• electron microscopy;
  • human mast cells;
  • interleukin-4;
  • interleukin-5;
  • immunohistochemistry


Human mast cells synthesize and secrete many cytokines of relevance to the pathogenesis of allergic diseases such as asthma and rhinitis. In particular, interleukin (IL) -4 and IL-5 are likely to play key roles in the development of the inflammatory response that characterizes these diseases. Immunohistochemical studies on human nasal and bronchial mucosal biopsies suggest that IL-4 and IL-5 may be stored preformed in mast cells.


To identify whether IL-4 and IL-5 are stored within mast cell secretory granules.


We used immunogold electron microscopic analysis on bronchial mucosa and lung parenchyma from resected lung specimens, and a nasal mucosal biopsy from a patient with active allergic rhinitis. Samples were fixed in 4% paraformaldehyde plus 0.5% glutaraldehyde and processed into Lowicryl K4M resin by the ‘Progressive Lowering of Temperature’ technique. Ultrathin sections were stained immunohistochemically by an indirect immunogold method.

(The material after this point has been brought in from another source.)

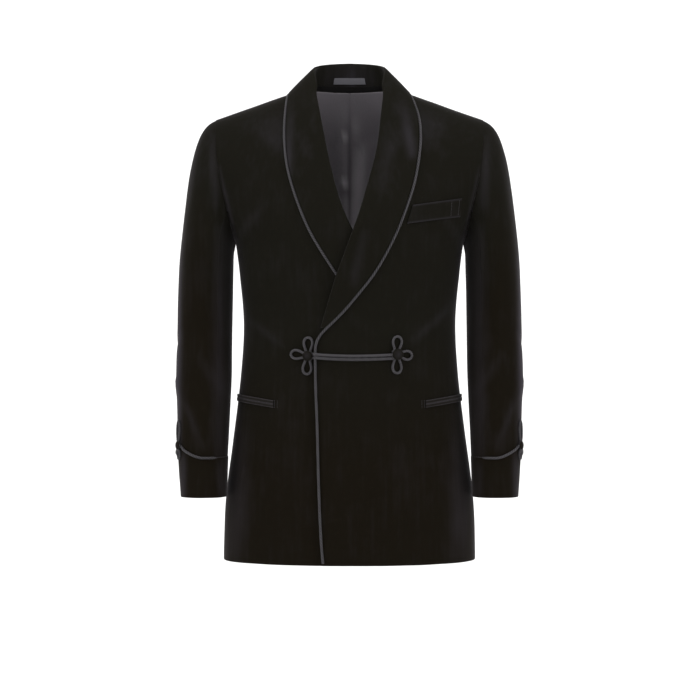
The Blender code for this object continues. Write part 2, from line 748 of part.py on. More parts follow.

Immunoreactivity for IL-4, but not IL-5, was localized to the granules of mast cells in all tissue samples. IL-5 was localized to the matrix of eosinophil granules in these samples, but neither cytokine was detected in T cells. IL-4 immunoreactivity increased in the granules of mast cells 24 h after immunoglobulin (Ig) E-dependent activation (mean 17.5 ± 1.4 gold particles per granule) compared with nonactivated mast cells (mean 6.8 ± 0.8 gold particles per granule, P < 0.001), suggesting replenishment of stores by newly generated protein. Immunoreactive IL-5 remained undetectable in mast cells 24 h after activation, a time point at which they are known to secrete large quantities of this cytokine.


Human mast cells store IL-4 within the matrix of their granules. Very few, if any, lung or nasal mast cells store IL-5. A store of preformed IL-4 within mast cell granules is likely to have an important influence during the initiation and maintenance of the allergic immunological response.